L’interdiction réglementaire des bandes d’accès et de servitudes de passage est trop générale et absolue pour être adaptée à la finalité de la règle poursuivant la sécurité publique.
Dans le cas du PLU de Bordeaux Métropole, l’interdiction de création de bandes d’accès et de servitudes de passage n’est pas proportionnée à la sécurité des usagers de la voie publique et des futurs occupants. Cette sécurité peut être assurée par des dispositions moins attentatoires au droit d’accès des riverains à la voie publique accessoire du droit de propriété.
La nécessité, l’adéquation et la proportionnalité de l’interdiction des bandes d’accès ou des servitudes de passage n’étant pas démontrées pour assurer la sécurité de la circulation publique dans le rapport de présentation, cette règle est illégale et doit être abrogée.
Ces règles sont illégales
Une ville est système complexe, un organisme vivant, et une partie de nos problèmes — dont la crise du logement — proviennent du fait que nous la considérons encore comme un objet trop simple, dans une approche fonctionnaliste et déterministe, qui ne fait que très peu de place aux initiatives et projets d’adaptation portés par les habitants eux-mêmes.
Le tissu urbain évolue au gré des besoins, des aspirations et des projets, de la capacité des habitants et des acteurs professionnels à les financer, à les porter, à les réaliser, dans les limites des règles d’urbanisme légitimes, c’est-à-dire, en premier lieu, légales.
Ce que nous voyons, sur ces cartes, en rouge, ce sont des dispositions de blocage délibérées, manifestement disproportionnées, et même contradictoires par rapport aux objectifs énoncés par les auteurs du PLUi de Bordeaux Métropole.
Le tissu urbain est exagérément figé par ces outils d’interdiction de création d’accès aux terrains qui sont complètement dévoyées de leur finalité telle que définie par le code de l’urbanisme.
Ces règles bloquent quelques 70’000 terrains constructibles au sein des secteurs résidentiels des 28 communes de la métropole. Elles sont, en l’occurrence, illégales, comme le révèle nos analyses, confirmées par celles de Maître Olivier Chambord.
Si ces règles ne sont pas nouvelles, elles ont été confirmées et parfois même renforcées à l’occasion de la 11e modification du PLUi de Bordeaux Métropole, approuvée en février 2024, alors même qu’elles sont particulièrement dommageables dans le contexte actuel de crise terrible du logement que connaît le territoire girondin.

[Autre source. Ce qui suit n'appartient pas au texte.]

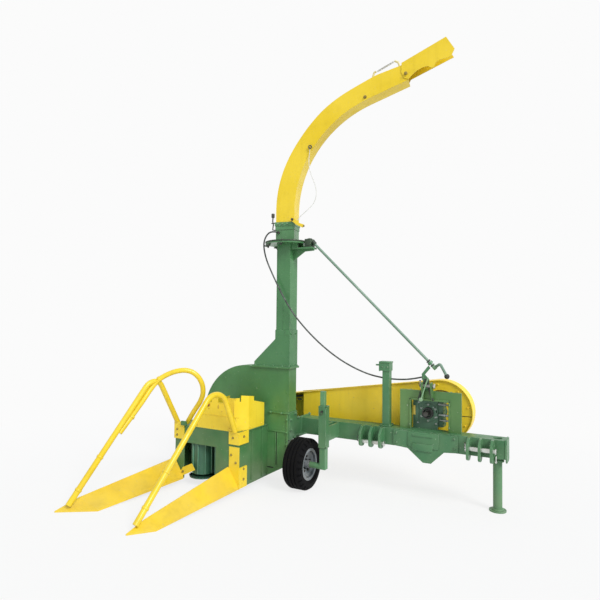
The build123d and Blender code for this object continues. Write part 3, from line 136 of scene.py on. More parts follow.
# Free cords: a black sheathed control cable that hangs from the collar, past the turntable, to its clip at
# the crank's support, and a thin pull cord from an eyelet on the spout down to the collar's lever.
beam_low, beam_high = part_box("main_beam")
pto_low, pto_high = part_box("pto_shaft")
ring_low, ring_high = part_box("turn_ring")
STUB_TO_LEFT = 0.025
HITCH = Vector(((beam_low.x + beam_high.x) / 2, (pto_low.y + pto_high.y) / 2 - STUB_TO_LEFT, 0))
TURN = Vector(((ring_low.x + ring_high.x) / 2, (ring_low.y + ring_high.y) / 2, 0))
SPOUT_YAW = radians(12)
REACH_WAY = Vector((-sin(SPOUT_YAW), cos(SPOUT_YAW), 0))
SIDE_WAY = Vector((cos(SPOUT_YAW), sin(SPOUT_YAW), 0))
X_WAY = Vector((1, 0, 0))
Y_WAY = Vector((0, 1, 0))
UP = Vector((0, 0, 1))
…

Tout en permettant aux propriétaires les plus aisés de faire construire eux-mêmes, sur leur terrain – sans avoir à créer d’accès ou de bande d’accès – elles empêchent les plus modestes, qui ne peuvent pas financer eux-mêmes ces constructions, de faire évoluer leur bien dans le sens de leurs besoins en partageant leur terrain pour le céder à ceux qui sont à la recherche d’un logement bien situé, proche des transports et des zones d’emploi.
En empêchant la production simple de terrains à bâtir, adaptés aux surfaces correspondant aujourd’hui à la demande et aux enjeux d’efficacité foncière, ces règles privent donc les ménages modestes d’un accès au logement dans les secteurs bien situés et desservis du territoire — un potentiel de 2’000 logements/an — elles entraînent des effets de reports vers l’extérieur de la métropole, une augmentation de l’étalement urbain, des trajets domicile travail et des émissions de gaz à effet de serre induits par ces mobilités subies.
C’est pourquoi la direction de l’Impact Social de Villes Vivantes a demandé à Bordeaux Métropole de les abroger.
D’autres outils existent, qui permettront d’autoriser et de réguler une évolution fine et harmonieuse du tissu urbain, afin de l’adapter aux enjeux actuels et à venir, tout en lui permettant de répondre aux besoins en logements de la population.